# EXERCISE
Out of all the lines below, count those with the word "None". Give the number only.

# SUPPLIED DATA

══════════

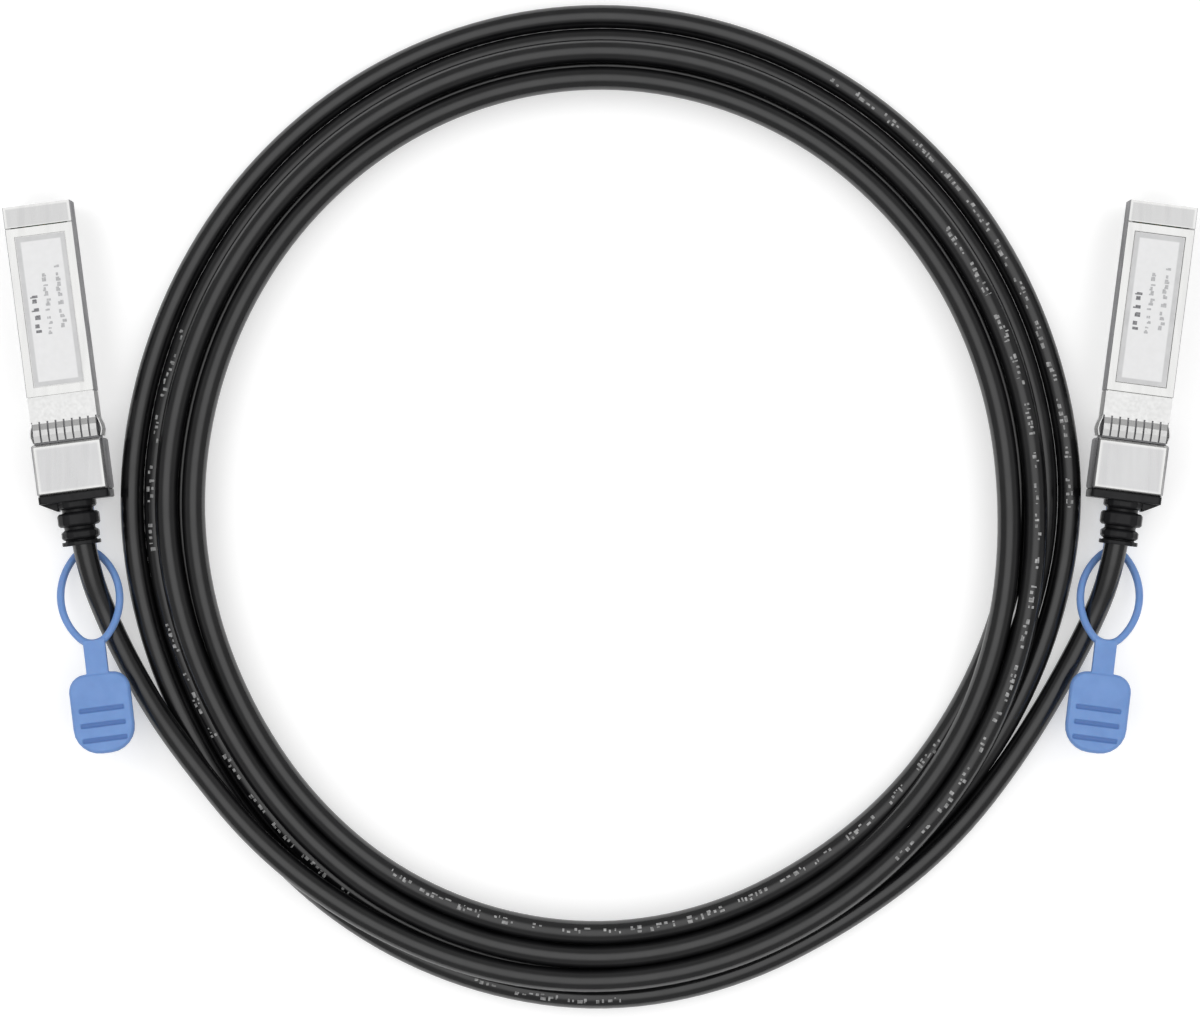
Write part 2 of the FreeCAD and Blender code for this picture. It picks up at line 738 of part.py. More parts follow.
# ---------------------------------------------------------------- latch and release
def latch_lever(name):
    """The rocking lever: a latch boss at its front, a cam face in its middle and an eye at its rear."""
    top = lever_low + S.lever_thick
    low = lever_low
    boss_low = S.body_lift - S.boss_drop
    shoulder = S.boss_shoulder
    cam_low = low - S.cam_drop
    cam_back = -S.slider_front - S.cam_back
    ramp_back = cam_back + S.cam_flat
    ramp_front = ramp_back + S.cam_ramp
    profile = [
        (-S.pivot_back, top), (-S.pivot_back, low), (cam_back, low), (cam_back, cam_low),
        (ramp_back, cam_low), (ramp_front, low), (shoulder, low), (shoulder, boss_low),
        (shoulder + S.boss_flat, boss_low), (shoulder + S.boss_length, low), (S.lever_tip, low),
        (S.lever_tip, top),
    ]
    half = S.lever_width / 2
    arm = prism(name + "_arm", "YZ_Plane", profile, -half, half)
    eye = rod(name + "_eye", "x", S.eye_diameter, (-half, -S.pivot_back, pivot_height), S.lever_width)
    bore = rod(name + "_bore", "x", S.pin_diameter + S.run_gap * 2,
               (-half - 1, -S.pivot_back, pivot_height), S.lever_width + 2)
    return cut(name, fuse(name + "_blank", arm, eye), bore)


def lever_pin(name):
    """The pin that the lever rocks on, held in the base on both sides."""
    start = (-S.pin_length / 2, -S.pivot_back, pivot_height)
    return group(name, rod(name + "_rod", "x", S.pin_diameter, start, S.pin_length))


def latch_spring(name):
    """The bent leaf that presses the lever's front end down: foot on the floor, bow, contact."""
    thick = S.spring_thick
    tip = S.lever_tip
    touch = lever_low + S.lever_thick + 0.02
    profile = [
        (tip + 3.2, floor_top), (tip + 1.4, floor_top), (tip + 0.6, floor_top + 0.7), (tip - 1.0, touch),
        (tip - 1.07, touch + 0.13), (tip + 0.62, floor_top + 0.88), (tip + 1.46, floor_top + thick),
        (tip + 3.2, floor_top + thick),
    ]
    return prism(name, "YZ_Plane", profile, -S.spring_width / 2, S.spring_width / 2)


def release_slider(name):
    """The stamped slider under the rear block: two arms round the lever's eye, a cam bar and a tail."""
    low = S.slider_low
    high = low + S.slider_thick
    half = S.slider_width / 2
    tail = S.tail_width / 2
    front = -S.slider_front
    taper_end = -S.slider_back - 0.8
    plate = prism(
        name + "_plate", "XY_Plane",
        [(-half, front), (-half, -S.slider_back), (-tail, taper_end), (-tail, -S.tail_back),
         (tail, -S.tail_back), (tail, taper_end), (half, -S.slider_back), (half, front)],
        low, high)
    cam_top = lever_low - S.fit_gap
    cam = prism(
        name + "_cam", "YZ_Plane",
        [(front - 1.3, high - 0.1), (front - 0.1, high - 0.1), (front - 0.1, cam_top - 0.2),
         (front - 0.3, cam_top), (front - 0.9, cam_top)],
        -S.lever_width / 2, S.lever_width / 2)
    eye = S.eye_diameter / 2
    arms_gap = box(name + "_arms_gap", wide(pocket_half * 2),
                   (-S.pivot_back - eye - 0.3, -S.pivot_back + eye + S.slider_travel + 0.2),
                   (low - 1, high + 1))
    # the pull is moulded through this window
    anchor = box(name + "_anchor", wide(as_size(1.8)), (-S.tail_back + 0.5, -S.tail_back + 1.6),
                 (low - 1, high + 1))
    return cut(name, fuse(name + "_blank", plate, cam), arms_gap, anchor)


def oval_outline(width, length):
    """An oval of two end arcs and two side arcs, all tangent, about the origin with its long axis along y."""
    half_width = float(width) / 2
    half_length = float(length) / 2
    end_radius = half_width ** 2 / half_length
    to_end = half_length - end_radius
    side_radius = (half_width ** 2 + to_end ** 2 - end_radius ** 2) / (2 * half_width - 2 * end_radius)
    # the arcs meet on the line through their two centres
    meeting = math.atan2(to_end, side_radius - half_width)
    join_x = end_radius * math.cos(meeting)
    join_y = to_end + end_radius * math.sin(meeting)
    arcs = [
        ((join_x, -join_y), (half_width, 0), (join_x, join_y)),
        ((join_x, join_y), (0, half_length), (-join_x, join_y)),
        ((-join_x, join_y), (-half_width, 0), (-join_x, -join_y)),
        ((-join_x, -join_y), (0, -half_length), (join_x, -join_y)),
    ]
    return Part.Wire([Part.Arc(*(Vector(x, y, 0) for x, y in arc)).toShape() for arc in arcs])


def oval_ring(name, width, length, strand, thick, edge_cut):
    """A flat-lying oval ring about the origin, its strand this wide and thick, with its edges cut off."""
    discs = []
    for label, inset, reach in (("_outside", 0, 1), ("_inside", strand * 2, 2)):
        outline = doc.addObject("Part::Feature", name + label + "_outline")
        outline.Shape = oval_outline(width - inset, length - inset)
        disc = doc.addObject("Part::Extrusion", name + label)
        disc.Base = outline
        disc.DirMode = "Custom"
        disc.Dir = Vector(0, 0, 1)
        disc.Symmetric = True
        disc.Solid = True
        bind(disc, "LengthFwd", thick * reach)
        discs.append(disc)
    ring = cut(name + "_ring", *discs)
    doc.recompute()
    item = doc.addObject("Part::Chamfer", name)
    item.Base = ring
    leg = float(edge_cut)
    item.Edges = [(n, leg, leg) for n, edge in enumerate(ring.Shape.Edges, 1) if edge.BoundBox.ZLength < 1e-6]
    return item


def pull_ring(name, slider):
    """The moulded pull: a strap on the slider's tail, an oval round the cable, and a ribbed paddle.

    The cable passes over the oval's near end and under its far end, so the oval slopes up from
    the strap; the paddle behind it is nearly level."""
    mid = S.strap_height
    strap_top = mid + S.strap_thick / 2
    strap = box(name + "_strap", wide(S.strap_width), (-S.ring_start - 0.9, -S.tail_back),
                (mid - S.strap_thick / 2, strap_top))
    grip_half = S.tail_width / 2 + 0.6
    grip_back = -S.tail_back - 1
    grip = prism(name + "_grip", "XY_Plane",
                 [(-grip_half, grip_back), (grip_half, grip_back),
                  (grip_half, -S.strap_front), (-grip_half, -S.strap_front)],
                 0.1, strap_top)
    soften(grip, 0.4, lambda edge: runs_along(edge, 2), "Chamfer")

    slope = math.radians(float(S.ring_tilt))
    length = float(S.ring_length)
    near = Vector(0, -float(S.ring_start), float(mid))
    along = Vector(0, -math.cos(slope), math.sin(slope))
    loop = oval_ring(name + "_loop", S.ring_width, S.ring_length, S.ring_strand, S.ring_strand,
                     S.ring_strand * 0.27)
    loop.Placement = Placement(near + along * (length / 2), Rotation(Vector(1, 0, 0), -float(S.ring_tilt)))

    # neck and paddle lie in a frame of their own at the oval's far end
    far = near + along * (length - float(S.ring_strand) * 0.5)
    neck = box(name + "_neck", wide(S.strap_width), (-S.neck_run - 1, S.ring_strand * 0.4),
               wide(S.ring_strand))
    face = S.paddle_thick / 2
    corners = (S.paddle_end_round, S.paddle_end_round, S.paddle_shoulder, S.paddle_shoulder)
    paddle_span = (-S.neck_run - S.paddle_length, -S.neck_run)
    paddle = prism(name + "_paddle", "XY_Plane",
                   rounded_outline(wide(S.paddle_width), paddle_span, corners, 6), -face, face)
    soften(paddle, S.paddle_edge, lambda edge: edge.BoundBox.ZLength < 1e-6, "Chamfer")
    groove_across = wide(S.paddle_width - S.groove_inset * 2)
    grooves = []
    for order in range(3):
        middle = -S.neck_run - S.groove_first - S.groove_pitch * order
        groove_along = (middle - S.groove_width / 2, middle + S.groove_width / 2)
        grooves.append(box(name + "_groove", groove_across, groove_along, (face - S.groove_depth, face + 1)))
        grooves.append(box(name + "_groove", groove_across, groove_along, (-face - 1, S.groove_depth - face)))
    tab = cut(name + "_tab", fuse(name + "_blade", neck, paddle), *grooves)
    tab.Placement = Placement(far, Rotation(Vector(1, 0, 0), -float(S.paddle_tilt)))
    return cut(name, fuse(name + "_moulding", strap, grip, loop, tab), slider)


# ---------------------------------------------------------------- the two plugs
def plug_reach():
    """How far the paddle's end lies behind the stop, seen from above."""
    slope = math.radians(float(S.ring_tilt))
    level = math.radians(float(S.paddle_tilt))
    loop = float(S.ring_length - S.ring_strand * 0.5)
    tab = float(S.neck_run + S.paddle_length)
    lower_edge = float(S.paddle_thick / 2 - S.paddle_edge)
    return (float(S.ring_start) + loop * math.cos(slope) + tab * math.cos(level)
            + lower_edge * math.sin(level))


lean = math.radians(float(S.plug_tilt))
front_reach = float(S.body_length) * math.cos(lean) + float(S.body_width) / 2 * math.sin(lean)
end_side = float(S.paddle_width) / 2 - float(S.paddle_end_round)
back_reach = plug_reach() * math.cos(lean) + end_side * math.sin(lean)
# the stop's place along Y that puts the origin midway between the plugs' front and back ends
stop_y = (back_reach - front_reach) / 2


def plug_frame(sign):
    """Placement of a plug: sign is -1 for the left one and 1 for the right one."""
    return Placement(Vector(sign * float(S.plug_spread), stop_y, 0),
                     Rotation(Vector(0, 0, 1), -sign * float(S.plug_tilt)))


nodes = []


def keep(item, name, frame=None):
    """Makes an object a sub-part: gives it its label and its place."""
    item.Label = name
    if frame:
        item.Placement = frame.multiply(item.Placement)
    nodes.append(item)
    return item


PLUG_PIECES = (
    housing_base, housing_cover, label, cover_screws, emi_collar, paddle_card, card_contacts, memory_chip,
    wire_pairs, shield_braid, crimp_ferrule, latch_lever, lever_pin, latch_spring,
)

for side, sign in (("left", -1), ("right", 1)):
    frame = plug_frame(sign)
    for make in PLUG_PIECES:
        name = f"{side}_{make.__name__}"
        keep(make(name + "_"), name, frame)
    keep(boot(side + "_boot_", sign), side + "_boot", frame)
    slider = release_slider(side + "_release_slider_")
    doc.recompute()
    # the pull is moulded round the slider's tail, so that shape is taken out of it
    ring = pull_ring(side + "_pull_ring_", slider)
    doc.recompute()
    keep(ring, side + "_pull_ring", frame)
    keep(doc.copyObject(slider, False), side + "_release_slider", frame)

# ---------------------------------------------------------------- the cable
coil_middle = Vector(float(S.coil_x), stop_y - float(S.coil_back), 0)


def coil(name):
    """The outer form of the coiled turns: an oval ring with bevelled edges."""
    item = oval_ring(name, S.coil_across, S.coil_along, S.coil_width, S.coil_height, S.cable_diameter * 0.35)
    item.Placement = Placement(coil_middle + Vector(0, 0, float(S.coil_height) / 2), Rotation())
    return item


cable_coil = keep(coil("coil_body"), "cable_coil")
doc.recompute()

# Each lead runs straight out of its boot, sinks to the surface under the pull ring's far end
# and joins the coil: the left one climbs onto its upper layer, the right one stays below.
# A point is its place across, how far it lies behind the stops and the cable's lift there.
LEAD_POINTS = {
    "left": [(-97.6, 37.03, 0.1), (-89.3, 50.43, 0.45), (-80.0, 63.03, 2.25)],
    "right": [(98.2, 37.03, 0.1), (90.6, 50.43, 0.05), (81.5, 64.03, 0.05)],
}
for side, sign in (("left", -1), ("right", 1)):
    frame = plug_frame(sign)
    jacket_start = frame.multVec(Vector(0, float(jacket_end), float(S.cable_height)))
    clear_of_boot = frame.multVec(Vector(0, -float(S.lead_straight), float(S.cable_height)))
    low_axis = float(S.cable_diameter) / 2
    points = [jacket_start, clear_of_boot]
    points += [Vector(x, stop_y - behind, low_axis + lift) for x, behind, lift in LEAD_POINTS[side]]
    run = tube(side + "_lead_run", points, float(S.cable_diameter))
    keep(cut(side + "_lead_", run, cable_coil), side + "_lead")

# ---------------------------------------------------------------- check and write
doc.recompute()
failed = [item.Name for item in doc.Objects if "Invalid" in item.State or "Error" in item.State]
if failed:
    raise ValueError("features that failed: " + ", ".join(failed))
for item in nodes:
    if item.Shape.isNull() or not item.Shape.isValid():
        raise ValueError(item.Label + " has no valid shape")

os.makedirs("parts", exist_ok=True)
for item in nodes:
    item.Shape.exportStep(f"parts/{item.Label}.step")
    bounds = item.Shape.BoundBox
    print(f"{item.Label}: solids {len(item.Shape.Solids)}, volume {item.Shape.Volume:.1f}, "
          f"x {bounds.XMin:.2f} {bounds.XMax:.2f}, y {bounds.YMin:.2f} {bounds.YMax:.2f}, "
          f"z {bounds.ZMin:.2f} {bounds.ZMax:.2f}")
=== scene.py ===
"""The looks of a direct attach copper cable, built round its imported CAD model."""

import json
import math
import random

import bmesh
import bpy
import numpy as np
from mathutils import Matrix, Vector


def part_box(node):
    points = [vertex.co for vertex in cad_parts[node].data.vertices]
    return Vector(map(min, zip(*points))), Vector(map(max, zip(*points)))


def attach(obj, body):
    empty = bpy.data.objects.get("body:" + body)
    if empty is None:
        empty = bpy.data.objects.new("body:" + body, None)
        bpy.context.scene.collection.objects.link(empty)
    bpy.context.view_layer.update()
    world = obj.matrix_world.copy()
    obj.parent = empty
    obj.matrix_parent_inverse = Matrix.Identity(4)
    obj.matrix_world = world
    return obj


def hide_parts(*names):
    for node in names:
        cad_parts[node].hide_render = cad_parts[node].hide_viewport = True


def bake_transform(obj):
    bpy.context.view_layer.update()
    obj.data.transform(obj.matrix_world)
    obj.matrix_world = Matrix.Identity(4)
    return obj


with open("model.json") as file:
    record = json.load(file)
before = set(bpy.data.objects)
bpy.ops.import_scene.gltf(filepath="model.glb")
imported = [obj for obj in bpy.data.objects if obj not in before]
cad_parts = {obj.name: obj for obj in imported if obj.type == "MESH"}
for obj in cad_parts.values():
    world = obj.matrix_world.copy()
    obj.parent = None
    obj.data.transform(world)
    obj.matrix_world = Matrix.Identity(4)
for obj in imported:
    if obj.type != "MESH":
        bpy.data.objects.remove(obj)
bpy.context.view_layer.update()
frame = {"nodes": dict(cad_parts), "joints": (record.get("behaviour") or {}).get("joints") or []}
nodes = frame["nodes"]
MM = 0.001
UP = Vector((0, 0, 1))

# ------------------------------------------------------------ camera, light and floor
VIEW_HEIGHT = 0.850
VIEW_Y = -0.0072
VIEW_WIDTH = 0.2408
LAMP_RING = 0.62
LAMP_HEIGHT = 0.55
LAMP_SIZE = 0.6
# each lamp's angle round the object and its power
LAMPS = ((35, 1.6), (145, 1.8), (215, 1.35), (325, 1.35))
HORIZON_LIGHT = 0.38
OVERHEAD_LIGHT = 1.45
FLOOR_HALF = 3.0
FLOOR_GLOW = 0.38

scene = bpy.context.scene
scene.view_settings.view_transform = "Standard"

camera_data = bpy.data.cameras.new("camera")
camera_data.sensor_width = 36
camera_data.lens = camera_data.sensor_width * VIEW_HEIGHT / VIEW_WIDTH
camera_data.clip_start = 0.01
camera = bpy.data.objects.new("camera", camera_data)
camera.location = (0, VIEW_Y, VIEW_HEIGHT)
scene.collection.objects.link(camera)
scene.camera = camera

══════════

# CORRECT OUTPUT
4